I can't praise Hush Hush enough. And I love Lucifuge. Okay, it's not human, but it's utterly, thoroughly cool, and it does add certain dimensions to the humans surrounding it.

I want more supplements to spend my badly-needed-for-food money on! In the mean time, I try to keep up with the list, which offers great discussion and ideas, so thanks to everyone here, also.

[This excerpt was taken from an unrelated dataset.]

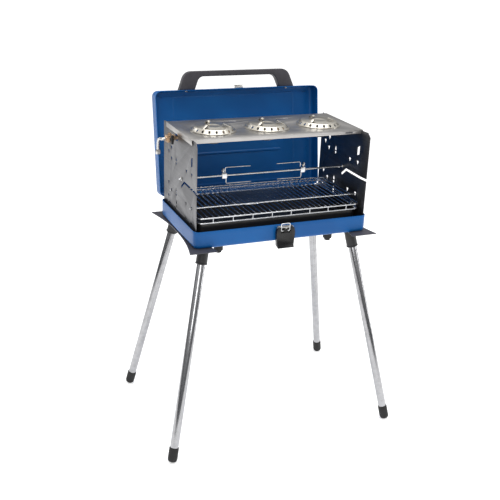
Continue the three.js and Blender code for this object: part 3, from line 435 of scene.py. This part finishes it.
# ------------------------------------------------------------------ repeated things
class Grower:
    """A Geometry Nodes tree with named inputs."""

    def __init__(self, name, inputs):
        self.tree = bpy.data.node_groups.new(name, "GeometryNodeTree")
        face = self.tree.interface
        face.new_socket("Geometry", in_out="INPUT", socket_type="NodeSocketGeometry")
        for label, kind in inputs:
            face.new_socket(label, in_out="INPUT", socket_type="NodeSocket" + kind)
        face.new_socket("Geometry", in_out="OUTPUT", socket_type="NodeSocketGeometry")
        self.given = self.tree.nodes.new("NodeGroupInput").outputs
        self.result = self.tree.nodes.new("NodeGroupOutput").inputs

    def node(self, kind, settings=None, sockets=None):
        made = self.tree.nodes.new(kind)
        for label, value in (settings or {}).items():
            setattr(made, label, value)
        for label, value in (sockets or {}).items():
            if isinstance(value, bpy.types.NodeSocket):
                self.tree.links.new(value, made.inputs[label])
            else:
                made.inputs[label].default_value = value
        return made.outputs

    def end(self, geometry):
        real = self.node("GeometryNodeRealizeInstances", {}, {"Geometry": geometry})
        done = self.node("GeometryNodeSetMaterial", {}, {
            "Geometry": real["Geometry"], "Material": self.given["Finish"],
        })
        self.tree.links.new(done["Geometry"], self.result["Geometry"])
        return self

    def grow(self, name, values, piece=None):
        """The tree's result as a plain mesh, on a new piece or on the one given."""
        if piece is None:
            piece = added(name, bpy.data.meshes.new(name))
        step = piece.modifiers.new("grow", "NODES")
        step.node_group = self.tree
        for item in self.tree.interface.items_tree:
            if item.in_out == "INPUT" and item.name in values:
                step[item.identifier] = values[item.name]
        bake(piece)
        return settle(piece)


def wire_row_tree():
    """Count straight wires side by side."""
    g = Grower("wire_row", [("Count", "Int"), ("First", "Vector"), ("Step", "Vector"),
                            ("Run", "Vector"), ("Radius", "Float"), ("Finish", "Material")])
    line = g.node("GeometryNodeMeshLine", {"mode": "OFFSET"}, {
        "Count": g.given["Count"], "Start Location": g.given["First"], "Offset": g.given["Step"]})
    path = g.node("GeometryNodeCurvePrimitiveLine", {}, {"End": g.given["Run"]})
    ring = g.node("GeometryNodeCurvePrimitiveCircle", {}, {
        "Resolution": 10, "Radius": g.given["Radius"]})
    tube = g.node("GeometryNodeCurveToMesh", {}, {
        "Curve": path["Curve"], "Profile Curve": ring["Curve"], "Fill Caps": True})
    copies = g.node("GeometryNodeInstanceOnPoints", {}, {
        "Points": line["Mesh"], "Instance": tube["Mesh"]})
    return g.end(copies["Instances"])


def stud_tree():
    """A rivet head on each point."""
    g = Grower("studs", [("Radius", "Float"), ("Height", "Float"), ("Turn", "Vector"),
                         ("Finish", "Material")])
    ball = g.node("GeometryNodeMeshUVSphere", {}, {"Segments": 20, "Rings": 10, "Radius": 1.0})
    size = g.node("ShaderNodeCombineXYZ", {}, {
        0: g.given["Radius"], 1: g.given["Radius"], 2: g.given["Height"]})
    copies = g.node("GeometryNodeInstanceOnPoints", {}, {
        "Points": g.given["Geometry"], "Instance": ball["Mesh"],
        "Rotation": g.given["Turn"], "Scale": size["Vector"]})
    return g.end(copies["Instances"])


def perforated_tree():
    """A ring of round holes drilled along Z."""
    g = Grower("perforated", [("Holes", "Int"), ("Ring", "Float"), ("Hole", "Float"),
                              ("Middle", "Vector"), ("Finish", "Material")])
    ring = g.node("GeometryNodeMeshCircle", {}, {
        "Vertices": g.given["Holes"], "Radius": g.given["Ring"]})
    drill = g.node("GeometryNodeMeshCylinder", {}, {
        "Vertices": 20, "Radius": g.given["Hole"], "Depth": 0.04})
    copies = g.node("GeometryNodeInstanceOnPoints", {}, {
        "Points": ring["Mesh"], "Instance": drill["Mesh"]})
    real = g.node("GeometryNodeRealizeInstances", {}, {"Geometry": copies["Instances"]})
    put = g.node("GeometryNodeTransform", {}, {
        "Geometry": real["Geometry"], "Translation": g.given["Middle"]})
    cut = g.node("GeometryNodeMeshBoolean", {"operation": "DIFFERENCE"}, {
        "Mesh 1": g.given["Geometry"], "Mesh 2": put["Geometry"]})
    return g.end(cut["Mesh"])


WIRE_ROW = wire_row_tree()
STUDS = stud_tree()
PERFORATED = perforated_tree()


def wire_row(name, count, first, step, run, radius, finish=WIRE):
    first = TO_FRAME @ Vector(first)
    return WIRE_ROW.grow(name, {
        "Count": count, "First": tuple(first), "Step": tuple(Vector(step) / 1000),
        "Run": tuple(Vector(run) / 1000), "Radius": radius / 1000, "Finish": finish})


def studs(name, places, radius, height, turn, finish, matrix=None):
    spots = [(matrix @ Vector(p)) if matrix is not None else Vector(p) for p in places]
    mesh = bpy.data.meshes.new(name)
    mesh.from_pydata([tuple(TO_FRAME @ p) for p in spots], [], [])
    return STUDS.grow(name, {"Radius": radius / 1000, "Height": height / 1000,
                             "Turn": turn, "Finish": finish}, added(name, mesh))


def joined(name, pieces):
    """Several pieces as one."""
    work = bmesh.new()
    for p in pieces:
        work.from_mesh(p.data)
    mesh = bpy.data.meshes.new(name)
    work.to_mesh(mesh)
    work.free()
    finish = pieces[0].data.materials[0]
    for p in pieces:
        bpy.data.objects.remove(p)
    return settle(added(name, mesh, finish))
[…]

Enough ass-licking and shooting up egoboosters up the veins of those responsible,

-V
The unspeakable supporter

P.S. Got lucky at the local library's used books' sellout: purchased the hardcover Finnish translation of Foucault's Pendulum for something like 60 cents (new HC's cost ca. 20$, but I'm not up to date with the exchange rates). Shows how little brains the personnel's got, but hey, can I complain? It's not in mint condition, after ten years of public use, but it's pretty damn near to good as new, beating the crap out of most second-hand books. Apparently people don't read anything that heavy anymore. Which comes as no surprise. 

P.P.S. Finally saw The Exorcist, although it was the Director's Cut. Was very impressed, way better than I remembered from last seeing it. The ending was lame, though; should watch the original.